═════ COLLECTED DATA ═════

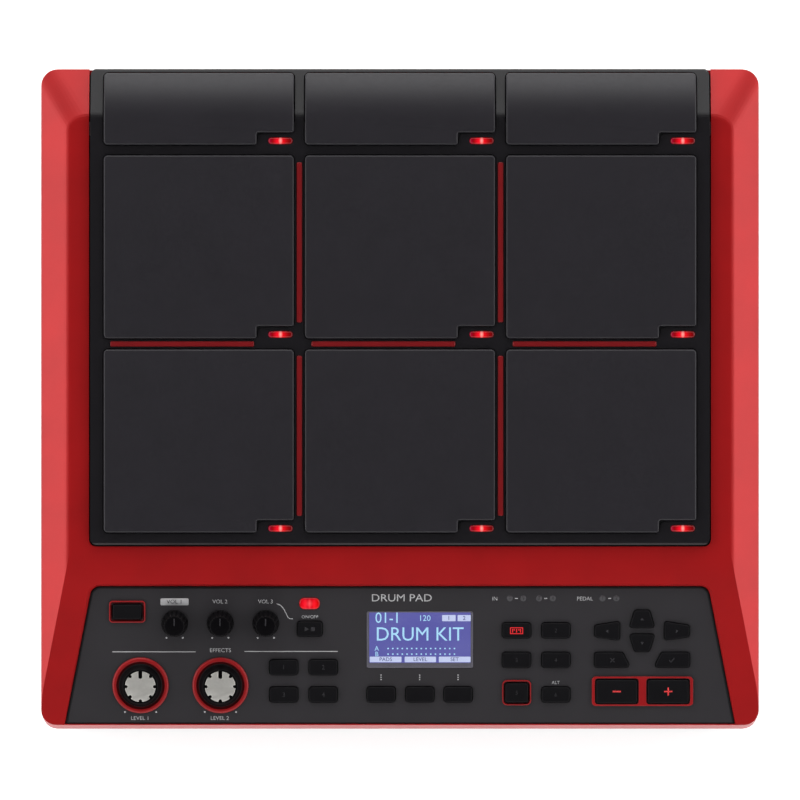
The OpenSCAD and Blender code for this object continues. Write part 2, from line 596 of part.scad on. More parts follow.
module switches_and_pots() {
    color([0.5, 0.5, 0.5]) on_panel() {
        for (k = caps) let (m = mid(k[0])) translate([m.x, m.y, 0]) {
            slab(-10.6, -6.5) square([6, 6], center = true);
            slab(-6.6, -4.2) circle(r = 1.7, $fn = 24);
        }
        for (c = concat(knob_c, control_c)) translate([c.x, c.y, 0]) difference() {
            union() {
                slab(-10.6, -4.6) square([10, 10], center = true);
                slab(-4.7, -2.5) circle(r = 3.9);
            }
            slab(-9.5, 0) circle(r = 3.25);
        }
    }
}

upper_case();
bottom_case();
rear_panel();
pad_frame();
accent_strips();
led_lenses();
control_panel();
display_window();
display_module();
trim_frames();
pad_cushions();
pad_sensors();
pad_base_plate();
circuit_boards();
panel_board();
switches_and_pots();
phone_sockets();
data_and_power_ports();
rubber_feet();
case_screws();
mount_inserts();
pad_rear_left();
pad_rear_centre();
pad_rear_right();
pad_middle_left();
pad_middle_centre();
pad_middle_right();
pad_front_left();
pad_front_centre();
pad_front_right();
master_volume_knob();
phones_volume_knob();
click_volume_knob();
control_knob_left();
control_knob_right();
control_cap_left();
control_cap_right();
power_button();
start_stop_button();
effect_button_1();
effect_button_2();
effect_button_3();
effect_button_4();
soft_button_1();
soft_button_2();
soft_button_3();
mode_button_1();
mode_button_2();
mode_button_3();
mode_button_4();
mode_button_5();
mode_button_6();
minus_button();
plus_button();
cursor_up_button();
cursor_down_button();
cursor_left_button();
cursor_right_button();
exit_button();
enter_button();
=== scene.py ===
import json
import math

import bpy
from mathutils import Matrix, Vector


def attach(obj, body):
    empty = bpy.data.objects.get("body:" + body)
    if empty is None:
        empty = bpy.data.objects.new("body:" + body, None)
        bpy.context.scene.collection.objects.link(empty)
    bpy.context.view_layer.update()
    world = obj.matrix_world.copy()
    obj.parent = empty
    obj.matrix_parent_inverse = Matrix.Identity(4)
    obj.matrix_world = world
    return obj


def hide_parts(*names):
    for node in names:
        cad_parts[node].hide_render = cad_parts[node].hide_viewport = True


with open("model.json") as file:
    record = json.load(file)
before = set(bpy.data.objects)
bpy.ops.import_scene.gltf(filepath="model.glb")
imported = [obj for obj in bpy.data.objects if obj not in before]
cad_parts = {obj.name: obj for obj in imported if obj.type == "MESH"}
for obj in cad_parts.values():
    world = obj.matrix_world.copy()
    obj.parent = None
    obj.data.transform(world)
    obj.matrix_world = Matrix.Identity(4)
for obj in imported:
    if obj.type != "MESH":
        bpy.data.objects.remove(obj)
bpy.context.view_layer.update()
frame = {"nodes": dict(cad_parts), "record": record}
N = frame["nodes"]
BODY = {n: b for b, ns in frame["record"]["behaviour"]["bodies"].items() for n in ns}
scene = bpy.context.scene
scene.view_settings.view_transform = "Standard"
MM = 0.001
DECK = Matrix.Translation((0, 0, 75.4)) @ Matrix.Rotation(math.radians(5.5), 4, "X")
PANEL = Matrix.Translation((0, -85.2, 64.57)) @ Matrix.Rotation(math.radians(12.5), 4, "X")


# ---------------------------------------------------------------- materials
def srgb(r, g, b):
    def f(c):
        c /= 255
        return c / 12.92 if c <= 0.04045 else ((c + 0.055) / 1.055) ** 2.4
    return (f(r), f(g), f(b), 1)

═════

- _WHAT YOU NEED TO DO_
Repeat these lines exactly and nothing more: the one containing "upper_case();", the one containing "record = json.load(file)", and all the lines between.

- _COMPLETE OUTPUT_
upper_case();
bottom_case();
rear_panel();
pad_frame();
accent_strips();
led_lenses();
control_panel();
display_window();
display_module();
trim_frames();
pad_cushions();
pad_sensors();
pad_base_plate();
circuit_boards();
panel_board();
switches_and_pots();
phone_sockets();
data_and_power_ports();
rubber_feet();
case_screws();
mount_inserts();
pad_rear_left();
pad_rear_centre();
pad_rear_right();
pad_middle_left();
pad_middle_centre();
pad_middle_right();
pad_front_left();
pad_front_centre();
pad_front_right();
master_volume_knob();
phones_volume_knob();
click_volume_knob();
control_knob_left();
control_knob_right();
control_cap_left();
control_cap_right();
power_button();
start_stop_button();
effect_button_1();
effect_button_2();
effect_button_3();
effect_button_4();
soft_button_1();
soft_button_2();
soft_button_3();
mode_button_1();
mode_button_2();
mode_button_3();
mode_button_4();
mode_button_5();
mode_button_6();
minus_button();
plus_button();
cursor_up_button();
cursor_down_button();
cursor_left_button();
cursor_right_button();
exit_button();
enter_button();
=== scene.py ===
import json
import math

import bpy
from mathutils import Matrix, Vector


def attach(obj, body):
    empty = bpy.data.objects.get("body:" + body)
    if empty is None:
        empty = bpy.data.objects.new("body:" + body, None)
        bpy.context.scene.collection.objects.link(empty)
    bpy.context.view_layer.update()
    world = obj.matrix_world.copy()
    obj.parent = empty
    obj.matrix_parent_inverse = Matrix.Identity(4)
    obj.matrix_world = world
    return obj


def hide_parts(*names):
    for node in names:
        cad_parts[node].hide_render = cad_parts[node].hide_viewport = True


with open("model.json") as file:
    record = json.load(file)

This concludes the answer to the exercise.